All of these books, but especially the latter, are great, and continue the story brilliantly. For me, Brubaker’s Captain America will always be the Captain America for me. I love this series, and am very glad I have a few more books to read…
Writer: Mark Waid | Artist: Jorge Molina | Inks: Karl Kesel | Colors: Frank D’Armata
When the Avengers pull a mysterious, tattered soldier from the sea, they unwittingly bring back to life the Living Legend of World War Two – a man whose memories of a life sixty years ago are as fresh as yesterday! How will Steve Rogers, frozen in suspended animation for half a century, adapt to the world of the 21st century?
Collects: Captain America – Man Out of Time #1-5 (complete mini-series)
This is a great story. We see Steve Rogers slowly come to grips with the new time, from its history and tech to his place within it. Tony Stark gradually brings Cap up to speed and into the modern age, showing him a number of developments, exhibitions at the Smithsonian, and more. We learn of how he survived: it seems that he fell into the sea and (somehow) became frozen on the day Bucky was blown up on a plane (to later re-emerge as the Winter Soldier).
Frankly, Waid knocks it out of the park.

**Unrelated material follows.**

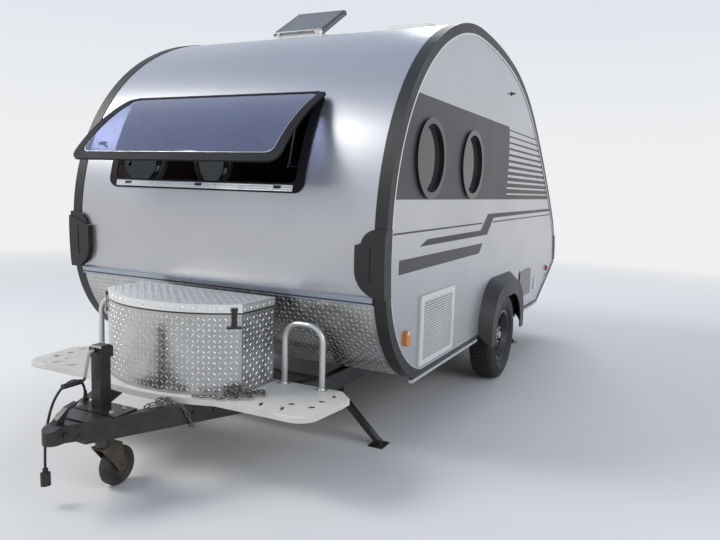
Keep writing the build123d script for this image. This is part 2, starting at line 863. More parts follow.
# Skirts below the side walls, fore and aft of the fenders
skirt_low_z = 396.0
skirt_thick = 20.0
skirt_inset = 20.0
skirt_gap = 8.0
skirt_top_z = sill_z - trim_thick - skin_gap
skirt_spans = ((wheel_x + fender_root_half + skirt_gap, front_foot_x - skirt_inset),
               (chamfer_end_x + skirt_inset, wheel_x - fender_root_half - skirt_gap))
skirt_boards = [box(span, (half - skirt_thick, half), (skirt_low_z, skirt_top_z)) for span in skirt_spans]
skirts = both(skirt_boards[0] + skirt_boards[1])

# Belt moulding and stone guard between the edge trims
guard_half = half - trim_wide - 1
belt_zone = rect(seam_hub[0], nose_x, belt_low_z, belt_high_z)
guard_zone = rect(floor_front_x, nose_x, sill_z, belt_low_z - 1)
belt_moulding = slab(ring_face(belt_thick, -skin_gap) & belt_zone, -guard_half, guard_half)
stone_guard = slab(ring_face(guard_thick, -skin_gap) & guard_zone, -guard_half, guard_half)


def corner_outline(inset, low_z, high_z, low_round, high_round):
    # Front view of a corner housing, in Y and Z: round inner corners and a straight outer edge.
    inner_y = half - inset
    outer_y = half + housing_side_proud + 1
    low_lift = low_round * (1 - math.sqrt(0.5))
    high_lift = high_round * (1 - math.sqrt(0.5))
    low_start, low_stop = (inner_y + low_round, low_z), (inner_y, low_z + low_round)
    high_start, high_stop = (inner_y, high_z - high_round), (inner_y + high_round, high_z)
    return make_face([
        Line((outer_y, low_z), low_start),
        ThreePointArc(low_start, (inner_y + low_lift, low_z + low_lift), low_stop),
        Line(low_stop, high_start),
        ThreePointArc(high_start, (inner_y + high_lift, high_z - high_lift), high_stop),
        Line(high_stop, (outer_y, high_z)),
        Line((outer_y, high_z), (outer_y, low_z)),
    ])


def through(way, face):
    # A face drawn in Y and Z, made solid from the cabin's middle out past its end.
    return Pos(seam_hub[0], 0, 0) * extrude(Plane.YZ * face, nose_x + beyond_x, dir=(way, 0, 0))


over_trim = trim_thick + skin_gap
trim_edge_y = half - trim_wide - 1


def corner_shape(way, face, proud):
    # A housing with the given front view that wraps a corner of the cabin over its edge trim.
    low_y = half / 2
    shape = slab(ring_face(proud, -skin_gap), low_y, trim_edge_y)
    shape = shape + slab(ring_face(proud, -over_trim), trim_edge_y, half + over_trim)
    side_band = ring_face(proud, trim_wide - bead_wide - 1)
    shape = shape + slab(side_band, half + over_trim, half + housing_side_proud)
    return shape & through(way, face)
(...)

It is a brilliant story, written with heart and nuance. The author’s trademark subtle and gentle humour is also on display. Waid also uses Captain America’s reintroduction to his own country as a means to offer up some social, political and cultural commentary, too, which I thought he handled very well.
The artwork is often stunning, and certainly enhances the story (though sometimes the faces were a smidge more cartoony than I like), and this is both a moving and striking graphic novel. The many full-page images, for example, are particularly wonderful and evocatively composed (see below for but two examples).
Man Out Of Time is very highly recommended indeed. A must, in fact, for fans of the character.